Pat Brannigan, the executive director of the New Jersey Catholic Conference, said church officials will do their part to make sure birth parents are aware of their ability to preserve their privacy by publishing that information in the parish bulletins distributed at Mass in Catholic churches throughout the state.

“We want to honor that confidentiality,” Brannigan said. “So you don’t want to send a registered letter to somebody, saying you have this record, because maybe their family or spouse never knew they had given a child to adoption.”

By the time the law takes effect, state Sen. Diane Allen said, most birth parents will know about their right to have their names removed from birth records.

“We believe that the two and a half years that people now have is plenty of time to find out about it and to take care of it,” she said.

In other states that have opened birth records to adoptees, Allen said, less than 1 one percent of parents have asked that their names be redacted.

Peter Franklin, the founder of Adoptees Without Liberty, said Tuesday he has some concerns about the redaction provision, but said he recognized the need to include it in order to have the compromise measure enacted.

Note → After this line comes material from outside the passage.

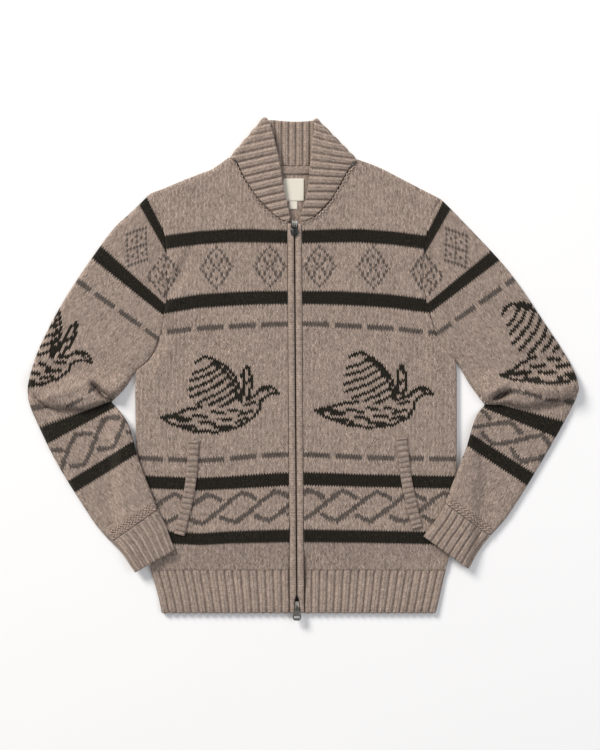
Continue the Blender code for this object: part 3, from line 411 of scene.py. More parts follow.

“We are going to be hurt when our fellow adopted people get a birth certificate with a black mark on it, but it tells you that your birth mother is still alive which is good to know because many of us find graves,” he said.

During the signing ceremony, Christie said his sister and the father of her four children were adopted.

“The lack of knowledge and information that they can pass on to their own children has been a cause of great concern and stress for them over the years,” he said. “So this is one of those issues that I not only understand as a governor but that I understand as a brother.”

For Morristown resident Pam Hasegawa, the issue is personal. Waiting for 34 years for such a law to be passed, the adoptee said Tuesday she felt relieved — and empowered.

“We feel like we’re no longer two-thirds of a person. Not being allowed to know who you were when you were born is just absurd, and it’s diminishing, it’s demeaning,” she said “I think we’ll stand taller.”